1. Steelers (7-0)
They forced four turnovers from reigning MVP Lamar Jackson. At least someone is still playing big-time defense in this league.
2. Chiefs (7-1)
How do you make a suspect defense feel better about itself? Play the J-E-T-S!
3. Ravens (5-2)
Lamar Jackson is good. In the AFC North, he needs to be better.
4. Seahawks (6-1)
D.K. Metcalf is becoming the rare scouting combine superstar who also can play football really well.
5. Buccaneers (5-2)
Colleges should start making offers right now just in case there’s ever an Antoine Winfield III.
6. Cardinals (5-2)
Kyler plays host to Tua in an intriguing first meeting on Sunday. Remember when height was a thing at quarterback?
7. Saints (5-2)
Of course, lack of height never stopped Drew Brees.
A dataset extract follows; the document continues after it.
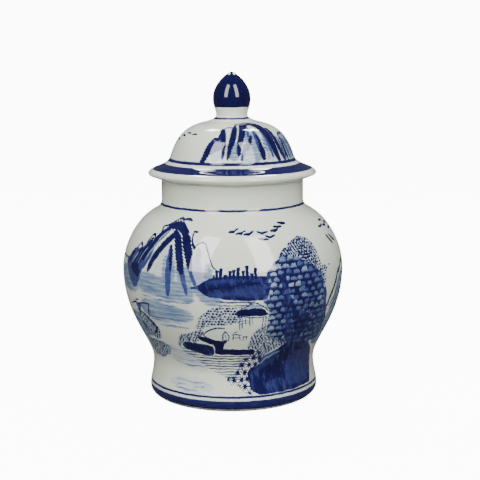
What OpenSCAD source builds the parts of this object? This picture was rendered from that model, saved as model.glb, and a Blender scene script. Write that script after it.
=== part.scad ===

Apparently, a lack of star power at receiver isn’t slowing him down either.
8. Bills (6-2)
Sunday’s win means Buffalo now has a chance to sweep New England for the first time since the last time New England was awful (1999).
9. Raiders (4-3)
So much for Cleveland’s inclement weather and wind favoring Ground Stefanski. Raiders maul Browns with 208 yards rushing.
10. Packers (5-2)
The Packers spent all week saying the Vikings’ record didn’t matter. They told everyone … but themselves.
11. Colts (5-2)
Sunday’s win over the Lions was vintage Colts. They were bad. Then they were good.
12. Dolphins (4-3)
They had 145 yards, eight first downs and a nine-point win over the Rams. Is Tua a QB or a Sean McVay voodoo doll?
13. Rams (5-3)
For those who love passing numbers, Jared Goff threw for 355 yards. And three interceptions. And lost.
14. 49ers (4-4)
Jimmy G posts another dud performance before leaving with a serious ankle injury while trailing Seattle 30-7.
15. Titans (5-2)
Tennessee’s defense ranks last in third down conversions allowed (61.9%) after Bengals convert 10 of 15 in upset win.
16. Bears (5-3)
Blah, blah, blah. The Bears’ offense is terrible. Blah, blah, blah.
17. Browns (5-3)
Kevin Stefanski heads into his first bye week having scored 187 points in five victories … and 19 points in three losses.
18. Eagles (3-4-1)
Don’t look now, but the NFC East has its first winning streak!
19. Bengals (2-5-1)
Zac Taylor (4-19-1) matches last year’s win total. The other teams to do that this year: Arizona and Detroit.
20. Broncos (3-4)
Wait, what? Drew Lock orchestrated a 14-play, 81-yard game-winning touchdown drive in the last 2 ½ minutes against the Chargers? No way.
21. Falcons (2-6)
Interim coach Raheem Morris takes a 2-1 record back home to face Denver.
22. Lions (3-4)
Is it too late to change the prediction that Matt Patricia would head to Minnesota riding a three-game winning streak?
23. Vikings (2-5)
Team MVP: Anyone who can put Dalvin Cook back together between 32-touch games.
24. Panthers (3-5)
Teddy Bridgewater is one resilient dude. But how about no more cheap shots on him, eh?
25. Patriots (2-5)
Sunday’s loss to former sparring partner Buffalo was like watching an old Muhammad Ali getting beat up by Larry Holmes.
26. Chargers (2-5)
Yeah, Lock probably doesn’t pull off that 81-yard game-winning drive if Joey Bosa isn’t on the sideline being evaluated for a concussion.
27. Washington (2-5)
Giants at Washington on Sundazzzzzzzzzzz.
28. Texans (1-6)
Texans at Jacksonville on Sundazzzzzzzzzzz.
29. Giants (1-7)
The Giants have had three head coaches the past four years. Their records through eight games: 1-7, 2-6, 1-7, 1-7.
30. Jaguars (1-6)
Can Jacksonville continue its streak of six losses while allowing 30 or more points? Stay tuned. Or not.
31. Cowboys (2-6)
Ninety million bucks and he hasn’t reached 100 yards in eight games. Call it the Ezekiel Diet.
32. Jets (0-8)
What’s worse than Jets football? Watching Jets football on Monday Night Football.